Scientists spur growth of adult brain stem cells
Research in mice shows technique to give body's own cells a kick-start
Researchers have found a way to spur the growth of neural stem cells in the brains of adult mice with an eye toward harnessing the brain’s innate capacity for repair to help people with diseases such as Alzheimer’s.
Determining how these stem cells can be deployed to replace cells in mice whose brains are damaged in ways resembling Parkinson’s disease, Alzheimer’s disease and multiple sclerosis in people is the next key step, researchers said.
The study, appearing Tuesday in the Journal of Neuroscience, provides a fresh example of the potential for using so-called adult stem cells to treat illness by replacing cells damaged by disease or injury.
But Paul Patterson of the California Institute of Technology, senior author of the study, said it is important for scientists to continue to study embryonic stem cells as well.
Patterson and colleague Sylvian Bauer injected a natural protein from the body — leukemia inhibitory factor, or LIF — into a part of the brain of adult mice where stem cells reside. This fostered the production of up to six times the usual count of adult neural stem cells.
Using a person’s own cells, rather than foreign cells, in future regenerative therapies avoids the transplantation of stem cells that the body’s immune system might reject.
While this study involved mice, the researchers noted that human adults also harbor neural stem cells in their brains. The brains of neurodegenerative disease patients appear to try to marshal their own neural stem cells to replace dying cells, but not in the numbers sufficient to do the job.
'Kick it in the pants'
“The adult brain does try to repair itself by stimulating its own neural stem cells. But obviously it’s not enough. So what we’re trying to do here is kick it in the pants and increase the number of neural stem cells,” Patterson said in an interview.
Stem cells are a kind of master cell for the body, producing various tissue and cell types. If researchers can figure out how to control them and direct them into changing into specific types as needed, stem cells might be able to replace tissue harmed by illness or injury.
Those taken from days-old embryos are especially malleable, and can produce any cell or tissue found in the body, but so-called adult stem cells also have shown promise.
Some people oppose as unethical the use of cells from human embryos in research, arguing that good research can be done using adult stem cells. Scientists are trying to develop potential treatments using both kinds of cells.
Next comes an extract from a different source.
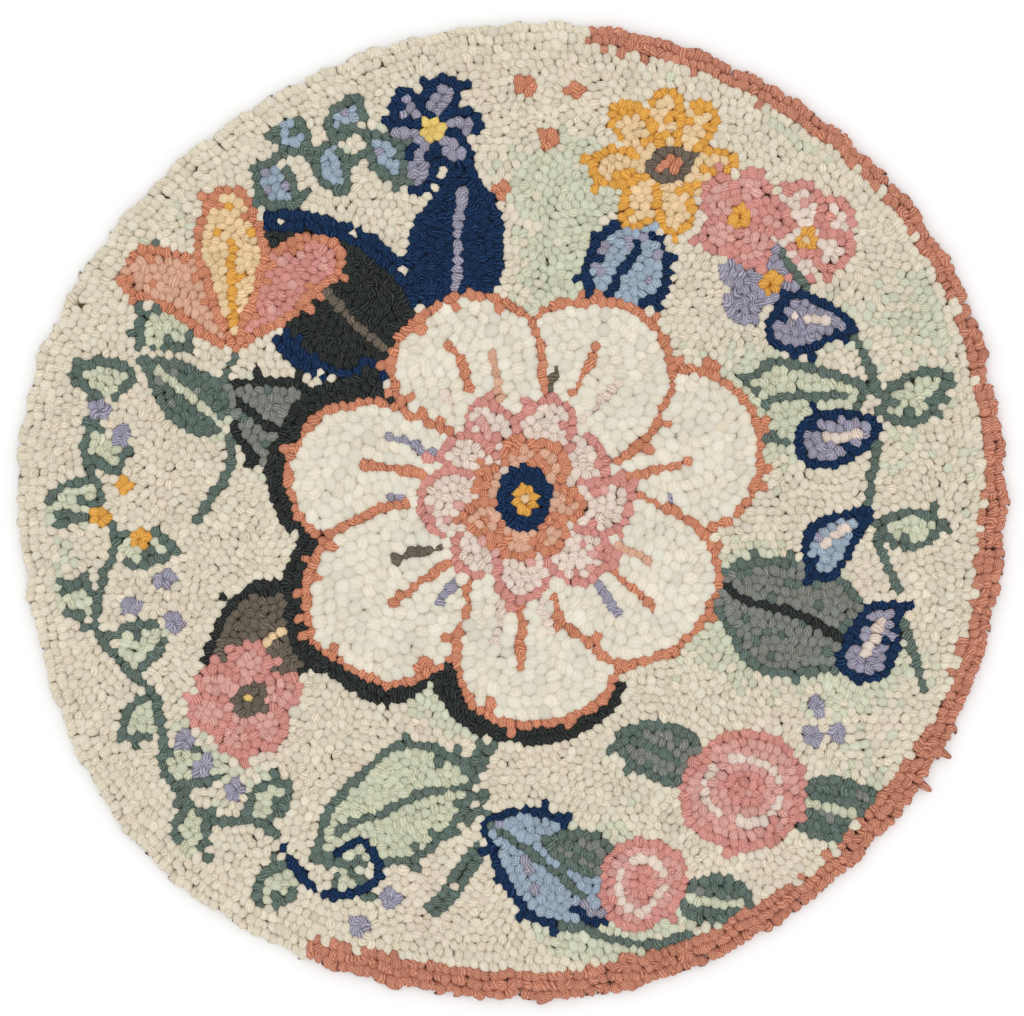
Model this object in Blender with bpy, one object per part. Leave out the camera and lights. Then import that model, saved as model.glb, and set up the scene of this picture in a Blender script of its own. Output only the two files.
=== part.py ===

Patterson said possible human therapies related to his research remain years away. He emphasized the importance of scientists pursuing work on adult and embryonic stem cells as they try to realize the potential of regenerative therapies.
“My own feeling is that lots of different approaches should be tried simultaneously because we don’t know which ones are going to be the most successful. So we have to push on all fronts,” Patterson said.